Elevated Inflation Risks Concern the SARB

SOUTH AFRICA - In Brief 21 Nov 2013 by Iraj Abedian

In our opinion, the most important message to take from today’s MPC meeting is that currency volatility and weakness complicates the inflation outlook. Despite a recently adopted move to reduce exposure to the US dollar, the South African Reserve Bank (SARB) has generally not shown a keen interest in intervening to shield the domestic currency against external headwinds. Actually, the SARB’s new asset allocation strategy is somewhat too little too late. South Africa’s international reserves levels are inadequate, to put it mildly.
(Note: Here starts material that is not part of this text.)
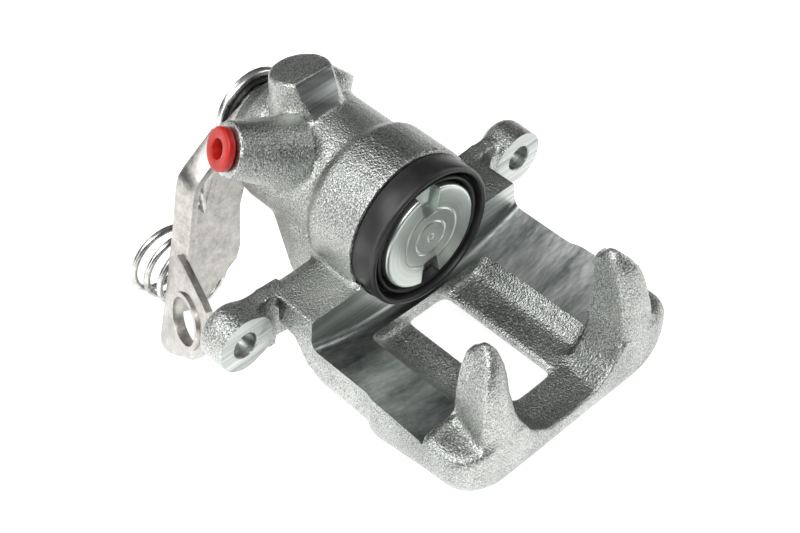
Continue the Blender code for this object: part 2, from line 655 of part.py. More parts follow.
def bracket():
    """Cable bracket: a plate with a folded edge and a tab that holds the cable's end."""
    front, back = SHOULDER_FACE + GAP, SHOULDER_FACE + GAP + SHEET
    fold = [(-20.2, 7.2), (-25.8, 3.6), (-32.6, -0.9), (-35.4, -3.4), (-36.9, -7), (-40.6, -24.4),
            (-43.6, -36)]
    inner_fold = offset_inward(fold, SHEET)
    outline = [(-16, 6.2)] + offset_inward(fold, 0.8)[1:-1] + [
        (-43.4, -38), (-47.4, -54), (-45, -60), (-34.1, -61.8), (-22, -54), (-18.1, -51.8),
        (-16.1, -46.9), (-14.3, -29.1), (-9, -15.2), (-2, -12.8), (4, -11), (8.6, -7.8), (11, -3.6),
        (11.6, 1), (10.4, 5.4), (7.2, 9.2), (2.6, 11.4), (-2, 11.5), (-7.5, 9.8)]
    plate = along_y("bracket", outline, front, back)
    flange = along_y("flange", fold + inner_fold[::-1], front - FLANGE, back - 0.2)
    across = Vector(TAB_NORMAL).cross(Vector((0, 0, 1))).normalized()
    up = across.cross(Vector(TAB_NORMAL)).normalized()
    tab_outline = [(16.6, 14), (12, 18.5), (7.5, 18), (-6.8, 14.7), (-11.2, 13.2), (-12.7, 5),
                   (-12.3, -4), (-6.9, -11.5), (8.7, -22.4), (13, -24), (15.6, -23.6), (16.6, -20.1)]
    tab = plate_on("tab", TAB_CENTRE, across, up, tab_outline, SHEET)
    lip = pointed(rod("lip", CABLE_HOLE_RADIUS + 1.6, -SHEET + 0.4, 1.3, MIDDLE_ROUND), TAB_CENTRE, TAB_NORMAL)
    hole = pointed(rod("cable_hole", CABLE_HOLE_RADIUS, -10, 10, MIDDLE_ROUND), TAB_CENTRE, TAB_NORMAL)
    slot = [(-32.4, -4.8), (-25.1, -6.9), (-23.6, -9.8), (-28.4, -21), (-32.2, -19.6), (-33, -12)]
    body = cut(joined(plate, flange, tab, lip), hole,
               along_y("slot", slot, front - 1, back + 2),
               rod("neck_hole", NECK_RADIUS + GAP, front - 10, back + 5, ROUND))
    body.name = "cable_bracket"
    finish(body, material("bracket_steel", (0.6, 0.58, 0.54), 0.38, 0.9))


def lock_ring():
    """Ring that clamps the bracket on the casting's neck."""
    start = SHOULDER_FACE + SHEET + 2 * GAP
    ring = tube("bracket_ring", NECK_RADIUS + GAP, NECK_RADIUS + 2.2, start, NECK_END - 0.4)
    finish(ring, steel("bracket_ring_steel", 0.35))


def lever():
    """Dished hub on the shaft and an arm that steps forward to the cable's line."""
    front, back = LEVER_FACE, LEVER_FACE + LEVER_SHEET
    hub = turned("lever", [
        (front, SHAFT_RADIUS - 1.2 + GAP), (front, HUB_RADIUS - 2), (front - 1.2, HUB_RADIUS - 2),
        (front - 1.2, HUB_RADIUS - 0.5), (front - 0.6, HUB_RADIUS), (front + 1.2, HUB_RADIUS),
        (back, HUB_RADIUS - 3.5), (back, SHAFT_RADIUS - 1.2 + GAP)])
    upper = [(5, -8), (22, -4), (25, -30), (25, -44), (9, -44), (7, -30)]
    arm = along_y("arm", upper, front, back)
    step = along_x("step", [(front + 0.1, -42), (back - 0.1, -41.8), (back - LEVER_STEP - 0.1, -54),
                            (front - LEVER_STEP + 0.1, -54.2)], 9.2, 24.8)
    end = along_y("end", [(9, -52), (25, -52), (25, -66), (20, -70), (14, -70), (9, -66)],
                  front - LEVER_STEP, back - LEVER_STEP)
    body = joined(hub, arm, step, end)
    hook_hole = moved(rod("hook_hole", 4.0, front - 20, back + 5), (17, 0, -LEVER_REACH))
    slot = box("hook_slot", (6, front - 20, -LEVER_REACH - 2.2), (17, back, -LEVER_REACH + 2.2))
    lug_hole = moved(rod("lug_hole", RETURN_WIRE / 2 + 0.4, front - 5, back + 5, 16), (LUG[0], 0, LUG[1]))
    body = cut(body, hook_hole, slot, lug_hole)
    finish(body, steel("lever_steel", 0.5))
    nut_start = back + GAP
    nut_outline = circle(LEVER_NUT_RADIUS, 6)
    nut = along_y("lever_nut", nut_outline, nut_start, nut_start + LEVER_NUT_HEIGHT)
    finish(cut(nut, rod("thread", SHAFT_RADIUS - 1.2 + GAP, nut_start - 1, nut_start + 10)),
           steel("lever_nut_steel", 0.45))


def return_spring():
    """Hairpin spring: its coil hangs behind the bracket, one leg in the bracket, one in the lever."""
    start = SHOULDER_FACE + GAP + SHEET + RETURN_WIRE / 2 + GAP
    end = start + RETURN_PITCH * RETURN_TURNS
    steps = int(RETURN_TURNS * 20)
    front_leg = [(-30.5, start - 6.2, -19), (-30.8, start - 6.4, -13), (-30.6, start - 6.0, -9.4),
                 (-30.4, start - 4.2, -7.7), (-30.6, start - 0.9, -8.2), (-31.6, start, -11),
                 (-38, start, -30), (-43.4, start, -43)]
    coil = []
    for i in range(steps + 1):
        angle = math.pi + 2 * math.pi * RETURN_TURNS * i / steps
        back = (end - start) * i / steps
        cx, cz = (c + back * lean for c, lean in zip(RETURN_CENTRE, RETURN_LEAN))
        coil.append((cx + RETURN_RADIUS * math.cos(angle), start + back, cz + RETURN_RADIUS * math.sin(angle)))
    behind_lever = LEVER_FACE + LEVER_SHEET + RETURN_WIRE / 2 + GAP
    rear_leg = [(cx + RETURN_RADIUS + 0.6, end, cz + 8), (LUG[0] - 1.5, behind_lever + 0.8, LUG[1] - 8),
                (LUG[0] - 0.2, behind_lever + 0.3, LUG[1] - 1.2), (LUG[0], behind_lever - 1.0, LUG[1]),
                (LUG[0], LEVER_FACE + 0.5, LUG[1])]
    path = front_leg + coil + rear_leg
    finish(swept("return_spring", path, RETURN_WIRE / 2), steel("spring_steel", 0.55, 0.2))


def port_plug():
    """Red transport plug in the hose port."""
    reach = PORT_DEPTH - 6
    neck = PORT_BORE - GAP
    plug = turned("port_plug", [
        (-reach, 0), (-reach, neck - 0.8), (-reach + 2, neck), (PLUG_SEAT, neck), (PLUG_SEAT, 6.5), (0.9, 6.9),
        (2.6, 6.9), (3.2, 6.4), (3.2, 3.3), (2.6, 3.1), (-reach + 2.5, 2.7), (-reach + 2.5, 0)], MIDDLE_ROUND)
    turn = Vector((0, 1, 0)).rotation_difference(Vector(PORT_AXIS)).to_matrix().to_4x4()
    plug.data.transform(turn)
    plug.location = Vector(PORT_END) * MM
    finish(plug, material("red_plastic", (0.75, 0.03, 0.03), 0.4, 0.0))


def build():
    clear_scene()
    casting()
    piston()
    piston_seal()
    dust_boot()
    boot_ring()
    screw_end = adjuster()
    adjuster_spring(screw_end)
    spring_cage()
    plate_end = ramp_plates(screw_end)
    shaft_group(plate_end)
    bracket()
    lock_ring()
    lever()
    return_spring()
    port_plug()


build()
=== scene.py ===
import math

import bpy
import numpy as np
from mathutils import Matrix, Vector


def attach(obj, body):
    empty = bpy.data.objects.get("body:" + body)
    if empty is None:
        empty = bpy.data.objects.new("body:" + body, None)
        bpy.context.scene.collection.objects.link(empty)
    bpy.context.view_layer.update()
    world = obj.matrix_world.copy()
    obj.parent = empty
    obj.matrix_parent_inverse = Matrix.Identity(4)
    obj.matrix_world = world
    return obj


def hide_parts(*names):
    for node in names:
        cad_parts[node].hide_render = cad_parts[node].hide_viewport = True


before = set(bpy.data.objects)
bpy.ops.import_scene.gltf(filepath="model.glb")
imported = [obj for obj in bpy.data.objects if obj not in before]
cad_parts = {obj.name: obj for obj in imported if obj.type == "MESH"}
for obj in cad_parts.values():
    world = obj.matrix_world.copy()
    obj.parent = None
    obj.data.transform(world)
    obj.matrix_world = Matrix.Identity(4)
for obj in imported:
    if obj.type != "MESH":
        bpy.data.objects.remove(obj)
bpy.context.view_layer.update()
mm = 0.001


# helpers

def deselectAll():
    if bpy.context.object and bpy.context.object.mode != "OBJECT":
        bpy.ops.object.mode_set(mode="OBJECT")
    bpy.ops.object.select_all(action="DESELECT")


def pick(piece):
    deselectAll()
    piece.select_set(True)
    bpy.context.view_layer.objects.active = piece


def applyPlace(piece):
    pick(piece)
    bpy.ops.object.transform_apply(location=True, rotation=True, scale=True)


def copyOfNode(nodeName, newName):
    # a free copy of a CAD node, with its loose triangles merged
    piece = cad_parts[nodeName].copy()
    piece.data = piece.data.copy()
    piece.parent = None
    piece.matrix_world = Matrix.Identity(4)
    piece.name = newName
    piece.data.name = newName
    piece.hide_render = False
    bpy.context.collection.objects.link(piece)
    pick(piece)
    bpy.ops.object.mode_set(mode="EDIT")
    bpy.ops.mesh.select_all(action="SELECT")
    bpy.ops.mesh.remove_doubles(threshold=0.000002)
    bpy.ops.mesh.customdata_custom_splitnormals_clear()
    bpy.ops.object.mode_set(mode="OBJECT")
    return piece


def applyModifier(piece, kind, **settings):
    pick(piece)
    modifier = piece.modifiers.new("work", kind)
    for key, value in settings.items():
        setattr(modifier, key, value)
    bpy.ops.object.modifier_apply(modifier=modifier.name)


def booleanWith(piece, tool, operation="DIFFERENCE"):
    applyModifier(piece, "BOOLEAN", operation=operation, object=tool, solver="EXACT")
    bpy.data.objects.remove(tool, do_unlink=True)


def boxTool(low, high):
    deselectAll()
    low, high = Vector(low) * mm, Vector(high) * mm
    bpy.ops.mesh.primitive_cube_add(size=1, location=(low + high) / 2)
    tool = bpy.context.object
    tool.scale = high - low
    applyPlace(tool)
    return tool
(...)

As such, the vulnerability of the rand to external shocks remains dangerously entrenched. A reduction in US monetary stimulus will in all likelihood lead to capital outflows from South Africa and other emerging market economies with wide current account deficits. If this scenario were to pass in the first quarter of 2014, then the odds are that the SARB will increasingly consider pulling the trigger to sedate the effect of a weak rand on the inflation outcome. In any case, we conjecture that the SARB will only ditch its protracted neutral stance once the 2014 general elections dust has settled. For now, the benchmark rate remains at 5 percent a year as the Bank tries to wade through a landscape of muted growth prospects and elevated inflation risks.